-- Start of Given material --

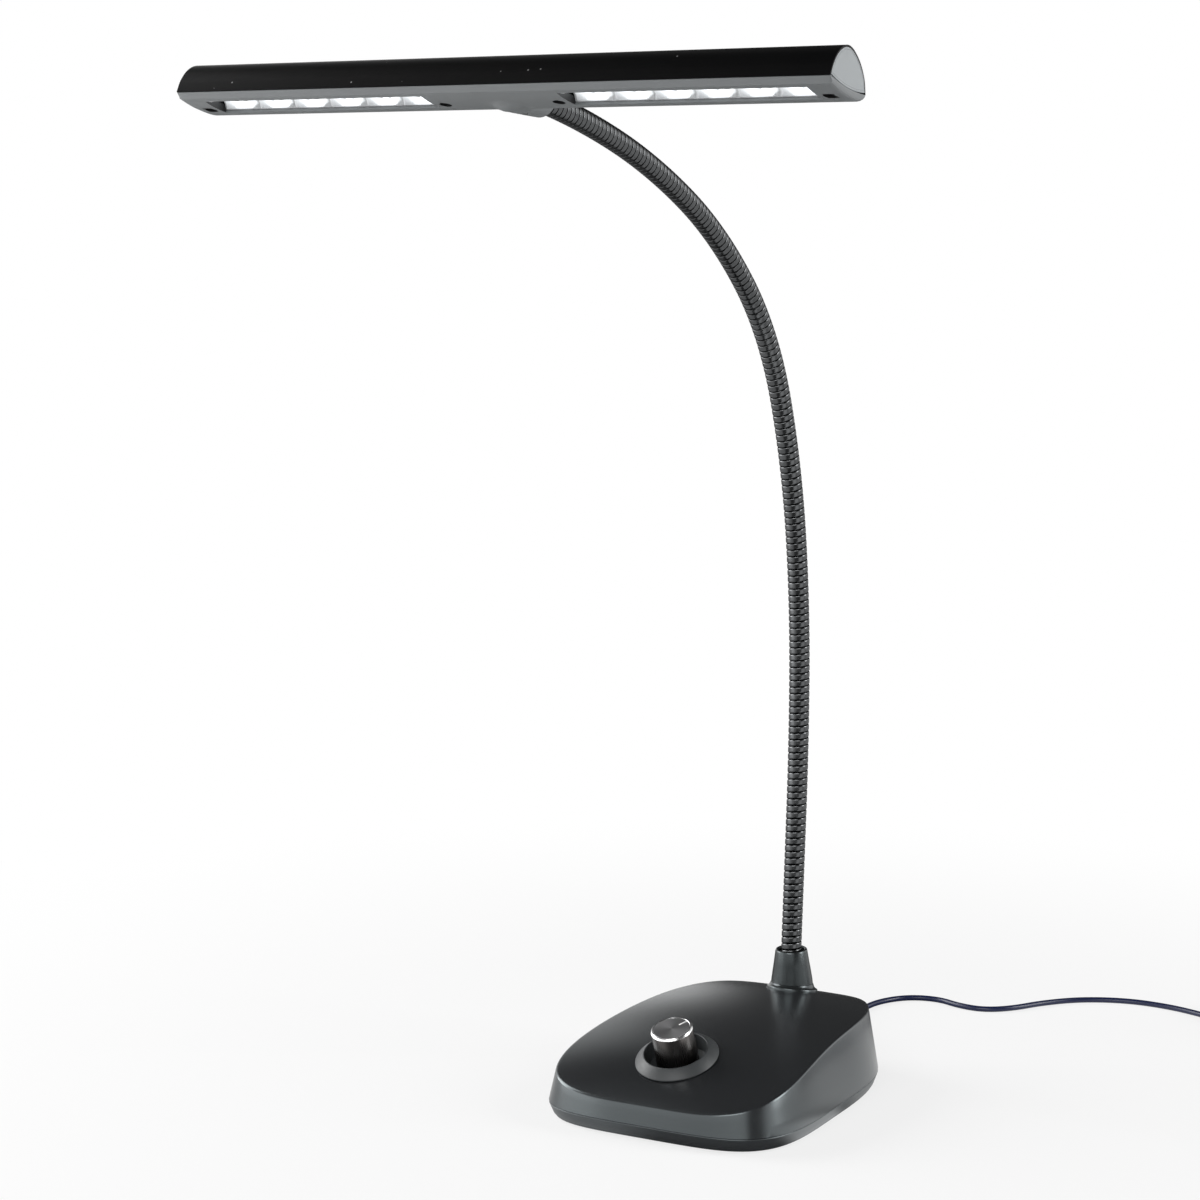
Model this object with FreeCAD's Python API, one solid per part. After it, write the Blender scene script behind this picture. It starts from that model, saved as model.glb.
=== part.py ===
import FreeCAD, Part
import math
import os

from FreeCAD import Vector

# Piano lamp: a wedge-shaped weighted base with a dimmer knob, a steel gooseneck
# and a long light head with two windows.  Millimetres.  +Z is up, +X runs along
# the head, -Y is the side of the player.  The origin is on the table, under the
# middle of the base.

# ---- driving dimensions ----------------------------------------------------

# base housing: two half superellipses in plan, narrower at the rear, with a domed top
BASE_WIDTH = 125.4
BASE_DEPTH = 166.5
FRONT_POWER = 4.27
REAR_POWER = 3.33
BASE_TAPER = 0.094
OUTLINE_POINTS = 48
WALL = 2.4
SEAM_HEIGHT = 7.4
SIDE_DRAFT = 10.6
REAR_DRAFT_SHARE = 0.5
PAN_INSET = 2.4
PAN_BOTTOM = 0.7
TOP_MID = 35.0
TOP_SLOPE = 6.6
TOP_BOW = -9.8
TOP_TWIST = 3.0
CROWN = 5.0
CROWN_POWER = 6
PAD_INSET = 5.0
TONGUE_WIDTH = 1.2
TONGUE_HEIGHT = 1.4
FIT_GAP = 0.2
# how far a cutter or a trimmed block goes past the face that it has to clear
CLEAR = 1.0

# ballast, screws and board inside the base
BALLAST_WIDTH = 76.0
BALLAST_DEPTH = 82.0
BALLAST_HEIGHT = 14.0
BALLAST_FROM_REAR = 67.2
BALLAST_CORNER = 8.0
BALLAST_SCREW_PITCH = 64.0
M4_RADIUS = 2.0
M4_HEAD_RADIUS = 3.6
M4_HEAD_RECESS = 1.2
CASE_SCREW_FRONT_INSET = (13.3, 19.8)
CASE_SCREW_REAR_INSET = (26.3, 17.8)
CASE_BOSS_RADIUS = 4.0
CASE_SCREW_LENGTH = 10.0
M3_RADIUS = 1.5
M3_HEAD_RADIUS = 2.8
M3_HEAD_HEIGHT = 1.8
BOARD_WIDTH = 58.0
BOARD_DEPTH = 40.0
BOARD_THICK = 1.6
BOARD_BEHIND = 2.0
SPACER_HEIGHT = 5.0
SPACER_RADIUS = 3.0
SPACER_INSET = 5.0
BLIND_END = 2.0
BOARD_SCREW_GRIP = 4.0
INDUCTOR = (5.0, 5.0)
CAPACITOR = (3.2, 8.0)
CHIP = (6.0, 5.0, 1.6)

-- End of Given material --

Write every line of the material above again, exactly.

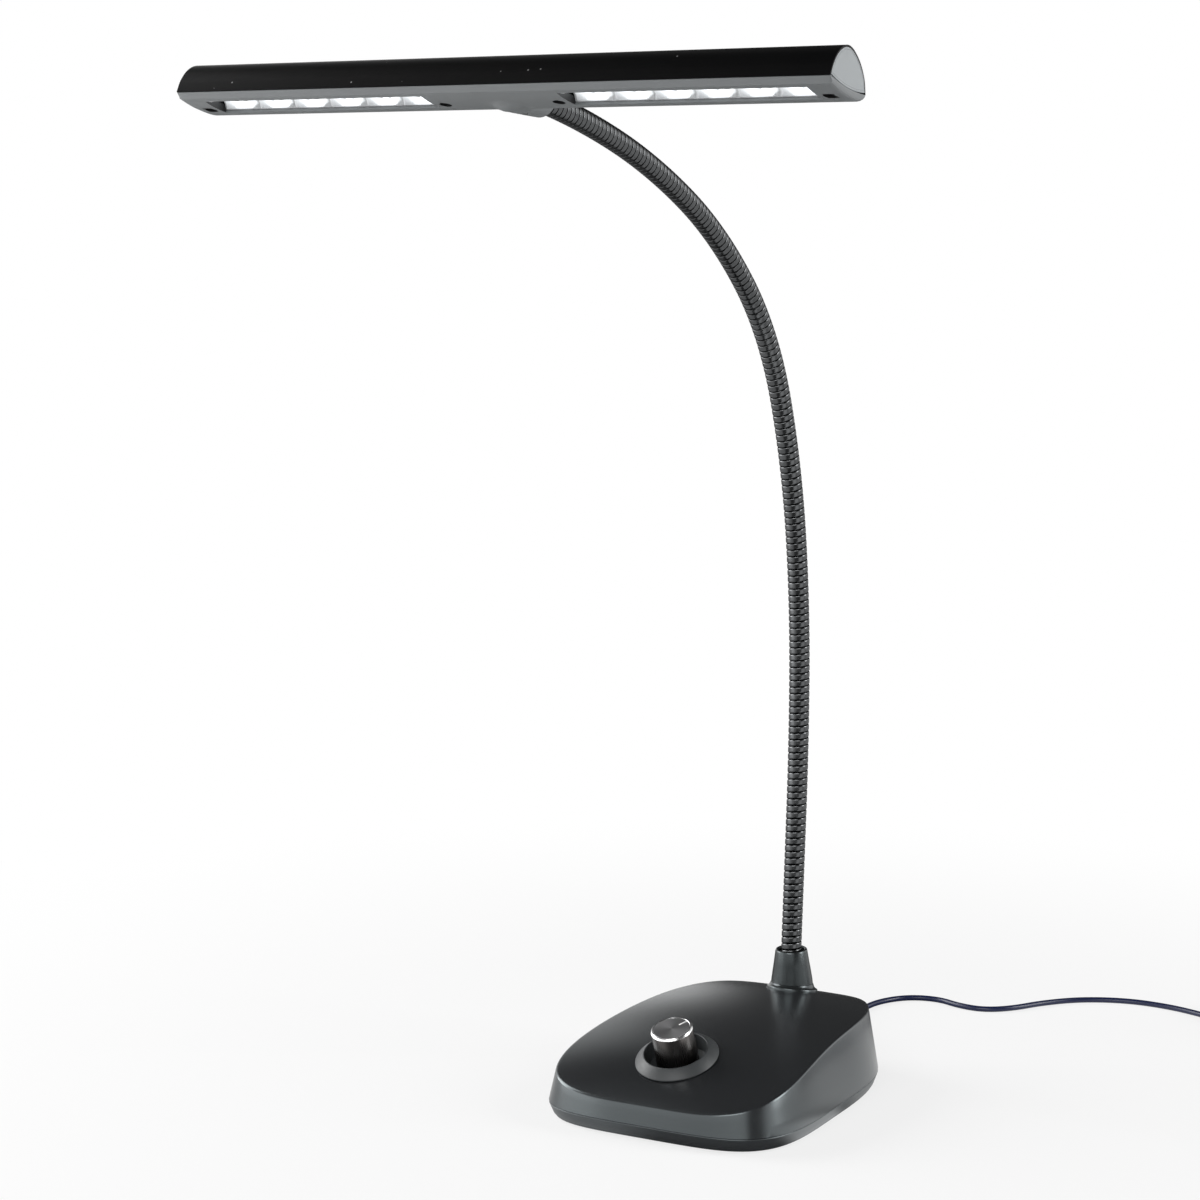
Model this object with FreeCAD's Python API, one solid per part. After it, write the Blender scene script behind this picture. It starts from that model, saved as model.glb.
=== part.py ===
import FreeCAD, Part
import math
import os

from FreeCAD import Vector

# Piano lamp: a wedge-shaped weighted base with a dimmer knob, a steel gooseneck
# and a long light head with two windows.  Millimetres.  +Z is up, +X runs along
# the head, -Y is the side of the player.  The origin is on the table, under the
# middle of the base.

# ---- driving dimensions ----------------------------------------------------

# base housing: two half superellipses in plan, narrower at the rear, with a domed top
BASE_WIDTH = 125.4
BASE_DEPTH = 166.5
FRONT_POWER = 4.27
REAR_POWER = 3.33
BASE_TAPER = 0.094
OUTLINE_POINTS = 48
WALL = 2.4
SEAM_HEIGHT = 7.4
SIDE_DRAFT = 10.6
REAR_DRAFT_SHARE = 0.5
PAN_INSET = 2.4
PAN_BOTTOM = 0.7
TOP_MID = 35.0
TOP_SLOPE = 6.6
TOP_BOW = -9.8
TOP_TWIST = 3.0
CROWN = 5.0
CROWN_POWER = 6
PAD_INSET = 5.0
TONGUE_WIDTH = 1.2
TONGUE_HEIGHT = 1.4
FIT_GAP = 0.2
# how far a cutter or a trimmed block goes past the face that it has to clear
CLEAR = 1.0

# ballast, screws and board inside the base
BALLAST_WIDTH = 76.0
BALLAST_DEPTH = 82.0
BALLAST_HEIGHT = 14.0
BALLAST_FROM_REAR = 67.2
BALLAST_CORNER = 8.0
BALLAST_SCREW_PITCH = 64.0
M4_RADIUS = 2.0
M4_HEAD_RADIUS = 3.6
M4_HEAD_RECESS = 1.2
CASE_SCREW_FRONT_INSET = (13.3, 19.8)
CASE_SCREW_REAR_INSET = (26.3, 17.8)
CASE_BOSS_RADIUS = 4.0
CASE_SCREW_LENGTH = 10.0
M3_RADIUS = 1.5
M3_HEAD_RADIUS = 2.8
M3_HEAD_HEIGHT = 1.8
BOARD_WIDTH = 58.0
BOARD_DEPTH = 40.0
BOARD_THICK = 1.6
BOARD_BEHIND = 2.0
SPACER_HEIGHT = 5.0
SPACER_RADIUS = 3.0
SPACER_INSET = 5.0
BLIND_END = 2.0
BOARD_SCREW_GRIP = 4.0
INDUCTOR = (5.0, 5.0)
CAPACITOR = (3.2, 8.0)
CHIP = (6.0, 5.0, 1.6)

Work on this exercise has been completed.